Monday, January 18, 2010

UFOs: Two Down

Finishing the sweater took a little longer than planned, but . . .

Tada!



















(Apologies for the poor photo quality.)

The sweater is finished. And will now gather dust and mothballs in the back of my closet. It isn't a complete disaster, but it's also not something I'm likely to wear in public unless I lose a bet. The yarn was very chunky, so the sweater is very bulky and heavy. I think I made the front slightly shorter than the back (the result of a year's lapse between making the two---and not finding the index card on which I had helpfully recorded the cast-on and measurement info for the back until I had bound off the front). The arms are about two inches too long. And in trying to correct for an overly abundant V, I mucked up the front.

I also really need to learn how to do long-tail cast-on before I attempt my next sweater; cable cast on doesn't make the nicest edge and doesn't have much give.

Although the sweater took an extra week to finish, I managed to take care of another UFO at the same time: I decided to abandon a sleeveless sweater that I started more than six years ago and that has been languishing half done ever since. I frogged the whole thing, and the yarn is now sitting in a pile to be donated to Humanitarian Knitting, a local knitting group that makes projects for charity. Yes, I actually managed to clean out my stash and have about a dozen skeins that I'm willing to admit I will never use. Go me!

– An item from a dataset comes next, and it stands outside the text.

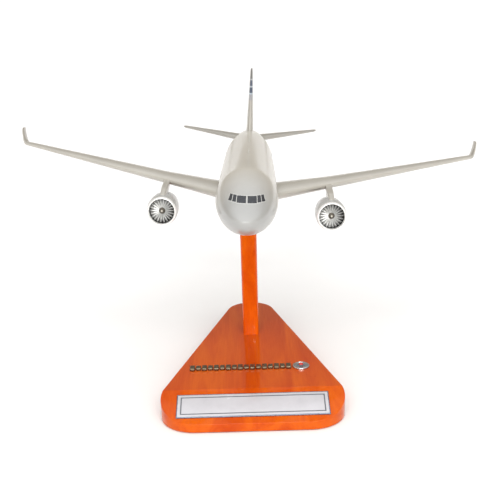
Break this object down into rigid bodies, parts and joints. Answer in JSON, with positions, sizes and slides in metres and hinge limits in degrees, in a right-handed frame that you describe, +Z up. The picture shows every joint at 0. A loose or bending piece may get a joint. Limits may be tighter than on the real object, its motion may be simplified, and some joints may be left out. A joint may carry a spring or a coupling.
{
  "type": "desktop airliner model",
  "caption": "Silver wooden desk model of a wide-body twin-engine airliner that lifts off and turns on a peg above a lacquered triangular wooden stand.",
  "frame": {"origin": "on the desk, under the middle of the object's bounding box", "axes": "+Y from the nose to the tail, +Z up, +X to the right of someone who faces the nose"},
  "size_m": [0.4078, 0.4417, 0.2333],
  "materials": {
    "stand_lacquer": "clear gloss lacquer over red cherry stain",
    "felt": "short felt",
    "steel": "turned steel",
    "brass": "turned brass",
    "bare_wood": "bare beech",
    "plate_metal": "satin anodised",
    "plate_print": "glossy white card with a thin border",
    "pewter": "dark pewter",
    "ornament_metal": "polished",
    "red_enamel": "gloss enamel",
    "silver_lacquer": "silver-grey pearl lacquer on carved wood",
    "fan_metal": "machined",
    "lip_metal": "polished",
    "dark_metal": "dark satin",
    "glazing": "gloss black",
    "white_plastic": "gloss"
  },
  "bodies": {
    "stand": {"stand_base": "stand_lacquer", "base_felt": "felt", "arm": "stand_lacquer", "arm_screws": "steel", "arm_washers": "steel", "arm_dowels": "bare_wood", "mounting_peg": "steel", "plate_back": "plate_metal", "plate_face": "plate_print", "badge_bars": "pewter", "ornament_disc": "ornament_metal", "ornament_star": "pewter", "ornament_stud": "red_enamel"},
    "thrust_washer": {"thrust_washer": "brass"},
    "aircraft": {"fuselage": "silver_lacquer", "belly_fairing": "silver_lacquer", "socket_bush": "brass", "wing_left": "silver_lacquer", "wing_right": "silver_lacquer", "winglet_left": "silver_lacquer", "winglet_right": "silver_lacquer", "wing_dowels": "bare_wood", "flap_fairings_left": "silver_lacquer", "flap_fairings_right": "silver_lacquer", "pylon_left": "silver_lacquer", "pylon_right": "silver_lacquer", "nacelle_left": "silver_lacquer", "nacelle_right": "silver_lacquer", "inlet_lip_left": "lip_metal", "inlet_lip_right": "lip_metal", "fan_bush_left": "brass", "fan_bush_right": "brass", "exhaust_nozzle_left": "dark_metal", "exhaust_nozzle_right": "dark_metal", "exhaust_plug_left": "dark_metal", "exhaust_plug_right": "dark_metal", "stabiliser_left": "silver_lacquer", "stabiliser_right": "silver_lacquer", "stabiliser_dowels": "bare_wood", "fin": "silver_lacquer", "fin_dowels": "bare_wood", "cockpit_glazing": "glazing", "blade_antennas": "white_plastic", "tail_cone": "dark_metal"},
    "fan_rotor_left": {"fan_left": "fan_metal", "spinner_left": "dark_metal", "fan_shaft_left": "steel"},
    "fan_rotor_right": {"fan_right": "fan_metal", "spinner_right": "dark_metal", "fan_shaft_right": "steel"}
  },
  "joints": [
    {"name": "aircraft_swivel", "type": "hinge", "parent": "stand", "child": "thrust_washer", "pos_m": [-0.0037, -0.01544, 0.14886], "axis": [0.0576, 0.0957, 0.9937], "continuous": true},
    {"name": "aircraft_lift", "type": "slide", "parent": "thrust_washer", "child": "aircraft", "axis": [0.0576, 0.0957, 0.9937], "range_m": [0, 0.03]},
    {"name": "fan_spin_left", "type": "hinge", "parent": "aircraft", "child": "fan_rotor_left", "pos_m": [-0.06754, -0.08858, 0.16373], "axis": [0.0105, 0.9953, -0.0964], "continuous": true},
    {"name": "fan_spin_right", "type": "hinge", "parent": "aircraft", "child": "fan_rotor_right", "pos_m": [0.05904, -0.0906, 0.15659], "axis": [0.0105, 0.9953, -0.0964], "continuous": true}
  ]
}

Next up: Finishing a sweater for my nephew that he has almost certainly outgrown already.

Thursday, January 07, 2010

UFOs

One of my New Year's Resolutions is to eliminate all my current knitting works-in-progress (WiPs). I have a lot of them. Including half-done pillow covers from at least six years ago and an afghan for my sister's wedding, which was more than three years ago.

For each project, I have a choice: complete the project or abandon it for good.

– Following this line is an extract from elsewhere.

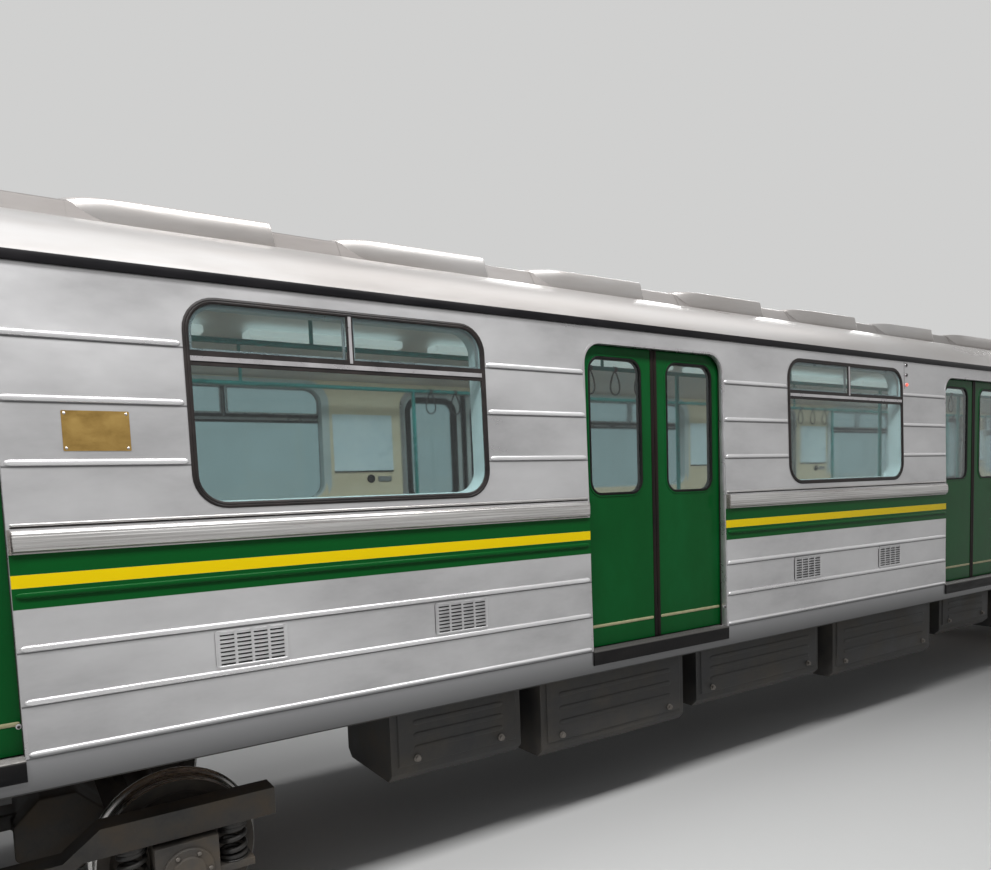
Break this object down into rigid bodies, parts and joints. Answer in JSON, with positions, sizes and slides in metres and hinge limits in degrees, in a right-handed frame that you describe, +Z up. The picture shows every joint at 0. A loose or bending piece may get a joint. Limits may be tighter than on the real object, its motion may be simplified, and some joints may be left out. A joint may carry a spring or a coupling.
{
  "type": "metro car without a driver's cab",
  "caption": "Full-size metro car: ribbed steel body with sliding doors, longitudinal benches, roof ventilation hoods, two bogies and couplers.",
  "frame": {"origin": "under the middle of the car, at the lowest point of the wheel flanges, 28 mm below the rail head", "axes": "+X along the car, -Y the side shown in the picture, +Z up"},
  "size_m": [19.166, 2.7112, 3.7126],
  "materials": {
    "body_steel": "bare ribbed steel, brushed",
    "roof_steel": "grey painted roof sheet",
    "green_paint": "semi-gloss green paint",
    "black_paint": "black paint",
    "bogie_paint": "dark grey paint",
    "black_rubber": "black rubber",
    "window_glass": "clear glass with a faint tint",
    "lining_panel": "beige laminate",
    "ceiling_panel": "white paint",
    "floor_covering": "brown linoleum",
    "seat_cloth": "brown artificial leather",
    "rail_paint": "teal enamel",
    "lamp_cover": "opal lamp cover",
    "lamp_lens": "red lens",
    "cast_steel": "cast steel",
    "spring_steel": "painted spring steel",
    "wheel_steel": "rolled wheel steel"
  },
  "bodies": {
    "car_body": {"air_tanks": "black_paint", "belt_and_ribs": "body_steel", "ceiling": "ceiling_panel", "ceiling_lights": "lamp_cover", "door_rails": "black_paint", "door_sills": "black_paint", "end_walls": "body_steel", "floor": "floor_covering", "handrails": "rail_paint", "lining": "lining_panel", "rain_gutters": "black_paint", "roof": "roof_steel", "roof_duct": "roof_steel", "roof_hoods": "roof_steel", "seat_backs": "seat_cloth", "seat_cushions": "seat_cloth", "seat_frames": "lining_panel", "side_beams": "black_paint", "side_grilles": "body_steel", "side_lamps": "lamp_lens", "side_wall_left": "body_steel", "side_wall_right": "body_steel", "underfloor_boxes": "black_paint", "underframe": "black_paint", "window_frames": "black_rubber", "window_glass": "window_glass"},
    "bogie_front": {"axle_boxes_front": "bogie_paint", "bogie_bolster_front": "bogie_paint", "bogie_frame_front": "bogie_paint", "springs_front": "spring_steel", "traction_motors_front": "bogie_paint"},
    "bogie_rear": {"axle_boxes_rear": "bogie_paint", "bogie_bolster_rear": "bogie_paint", "bogie_frame_rear": "bogie_paint", "springs_rear": "spring_steel", "traction_motors_rear": "bogie_paint"},
    "coupler_front": {"coupler_front": "cast_steel"},
    "coupler_rear": {"coupler_rear": "cast_steel"},
    "door_leaf_left_1a": {"door_leaf_left_1a": "green_paint"},
    "door_leaf_left_1b": {"door_leaf_left_1b": "green_paint"},
    "door_leaf_left_2a": {"door_leaf_left_2a": "green_paint"},
    "door_leaf_left_2b": {"door_leaf_left_2b": "green_paint"},
    "door_leaf_left_3a": {"door_leaf_left_3a": "green_paint"},
    "door_leaf_left_3b": {"door_leaf_left_3b": "green_paint"},
    "door_leaf_left_4a": {"door_leaf_left_4a": "green_paint"},
    "door_leaf_left_4b": {"door_leaf_left_4b": "green_paint"},
    "door_leaf_right_1a": {"door_leaf_right_1a": "green_paint"},
    "door_leaf_right_1b": {"door_leaf_right_1b": "green_paint"},
    "door_leaf_right_2a": {"door_leaf_right_2a": "green_paint"},
    "door_leaf_right_2b": {"door_leaf_right_2b": "green_paint"},
    "door_leaf_right_3a": {"door_leaf_right_3a": "green_paint"},
    "door_leaf_right_3b": {"door_leaf_right_3b": "green_paint"},
    "door_leaf_right_4a": {"door_leaf_right_4a": "green_paint"},
    "door_leaf_right_4b": {"door_leaf_right_4b": "green_paint"},
    "end_door_front": {"end_door_front": "green_paint"},
    "end_door_rear": {"end_door_rear": "green_paint"},
    "wheelset_front_1": {"wheelset_front_1": "wheel_steel"},
    "wheelset_front_2": {"wheelset_front_2": "wheel_steel"},
    "wheelset_rear_1": {"wheelset_rear_1": "wheel_steel"},
    "wheelset_rear_2": {"wheelset_rear_2": "wheel_steel"}
  },
  "joints": [
    {"name": "slide_right_1a", "type": "slide", "parent": "car_body", "child": "door_leaf_right_1a", "axis": [-1, 0, 0], "range_m": [0, 0.604]},
    {"name": "slide_right_1b", "type": "slide", "parent": "car_body", "child": "door_leaf_right_1b", "axis": [1, 0, 0], "range_m": [0, 0.604]},
    {"name": "slide_right_2a", "type": "slide", "parent": "car_body", "child": "door_leaf_right_2a", "axis": [-1, 0, 0], "range_m": [0, 0.604]},
    {"name": "slide_right_2b", "type": "slide", "parent": "car_body", "child": "door_leaf_right_2b", "axis": [1, 0, 0], "range_m": [0, 0.604]},
    {"name": "slide_right_3a", "type": "slide", "parent": "car_body", "child": "door_leaf_right_3a", "axis": [-1, 0, 0], "range_m": [0, 0.604]},
    {"name": "slide_right_3b", "type": "slide", "parent": "car_body", "child": "door_leaf_right_3b", "axis": [1, 0, 0], "range_m": [0, 0.604]},
    {"name": "slide_right_4a", "type": "slide", "parent": "car_body", "child": "door_leaf_right_4a", "axis": [-1, 0, 0], "range_m": [0, 0.604]},
    {"name": "slide_right_4b", "type": "slide", "parent": "car_body", "child": "door_leaf_right_4b", "axis": [1, 0, 0], "range_m": [0, 0.604]},
    {"name": "slide_left_1a", "type": "slide", "parent": "car_body", "child": "door_leaf_left_1a", "axis": [1, 0, 0], "range_m": [0, 0.604]},
    {"name": "slide_left_1b", "type": "slide", "parent": "car_body", "child": "door_leaf_left_1b", "axis": [-1, 0, 0], "range_m": [0, 0.604]},
    {"name": "slide_left_2a", "type": "slide", "parent": "car_body", "child": "door_leaf_left_2a", "axis": [1, 0, 0], "range_m": [0, 0.604]},
    {"name": "slide_left_2b", "type": "slide", "parent": "car_body", "child": "door_leaf_left_2b", "axis": [-1, 0, 0], "range_m": [0, 0.604]},
    {"name": "slide_left_3a", "type": "slide", "parent": "car_body", "child": "door_leaf_left_3a", "axis": [1, 0, 0], "range_m": [0, 0.604]},
    {"name": "slide_left_3b", "type": "slide", "parent": "car_body", "child": "door_leaf_left_3b", "axis": [-1, 0, 0], "range_m": [0, 0.604]},
    {"name": "slide_left_4a", "type": "slide", "parent": "car_body", "child": "door_leaf_left_4a", "axis": [1, 0, 0], "range_m": [0, 0.604]},
    {"name": "slide_left_4b", "type": "slide", "parent": "car_body", "child": "door_leaf_left_4b", "axis": [-1, 0, 0], "range_m": [0, 0.604]},
    {"name": "bogie_front_turn", "type": "hinge", "parent": "car_body", "child": "bogie_front", "pos_m": [6.3, 0, 0.968], "axis": [0, 0, 1], "range_deg": [-6, 6]},
    {"name": "wheelset_front_1_roll", "type": "hinge", "parent": "bogie_front", "child": "wheelset_front_1", "pos_m": [7.35, 0, 0.418], "axis": [0, 1, 0], "continuous": true},
    {"name": "wheelset_front_2_roll", "type": "hinge", "parent": "bogie_front", "child": "wheelset_front_2", "pos_m": [5.25, 0, 0.418], "axis": [0, 1, 0], "continuous": true},
    {"name": "coupler_front_swing", "type": "hinge", "parent": "car_body", "child": "coupler_front", "pos_m": [8.5, 0, 0.828], "axis": [0, 0, 1], "range_deg": [-15, 15]},
    {"name": "end_door_front_swing", "type": "hinge", "parent": "car_body", "child": "end_door_front", "pos_m": [9.313, 0.325, 2.178], "axis": [0, 0, -1], "range_deg": [0, 90]},
    {"name": "bogie_rear_turn", "type": "hinge", "parent": "car_body", "child": "bogie_rear", "pos_m": [-6.3, 0, 0.968], "axis": [0, 0, 1], "range_deg": [-6, 6]},
    {"name": "wheelset_rear_1_roll", "type": "hinge", "parent": "bogie_rear", "child": "wheelset_rear_1", "pos_m": [-5.25, 0, 0.418], "axis": [0, 1, 0], "continuous": true},
    {"name": "wheelset_rear_2_roll", "type": "hinge", "parent": "bogie_rear", "child": "wheelset_rear_2", "pos_m": [-7.35, 0, 0.418], "axis": [0, 1, 0], "continuous": true},
    {"name": "coupler_rear_swing", "type": "hinge", "parent": "car_body", "child": "coupler_rear", "pos_m": [-8.5, 0, 0.828], "axis": [0, 0, 1], "range_deg": [-15, 15]},
    {"name": "end_door_rear_swing", "type": "hinge", "parent": "car_body", "child": "end_door_rear", "pos_m": [-9.313, -0.325, 2.178], "axis": [0, 0, -1], "range_deg": [0, 90]}
  ],
  "couplings": [
    {"joint": "slide_right_1b", "follows": "slide_right_1a", "ratio": 1},
    {"joint": "slide_right_2b", "follows": "slide_right_2a", "ratio": 1},
    {"joint": "slide_right_3b", "follows": "slide_right_3a", "ratio": 1},
    {"joint": "slide_right_4b", "follows": "slide_right_4a", "ratio": 1},
    {"joint": "slide_left_1b", "follows": "slide_left_1a", "ratio": 1},
    {"joint": "slide_left_2b", "follows": "slide_left_2a", "ratio": 1},
    {"joint": "slide_left_3b", "follows": "slide_left_3a", "ratio": 1},
    {"joint": "slide_left_4b", "follows": "slide_left_4a", "ratio": 1}
  ]
}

First up: A simple v-neck sweater that I started as a weekend project. More than a year ago. At the time, I finished the back and started the front.


As of last night, I had all but a small section of the front done. I still need to finish that small section and the sleeves. The plan is to complete the whole thing---including construction---by the end of the weekend.

Monday, January 04, 2010

On the Pile: Winter Break Edition

I went a little crazy at the library today. I went to pick up some hold requests that had come in: Juliet, Naked by Nick Hornby; A Changed Man by Francine Prose (mind you, I think I actually own this book but my books have long since outgrown my shelves and I've started doing double rows, which makes it impossible to find anything); and Await Your Reply by Dan Chaon. While at the library, I decided to look through the "new releases" shelf and added to my pile: Burn this Book, ed. by Toni Morrison; Columbine by Dave Cullen; and Always Looking Up by Michael J. Fox.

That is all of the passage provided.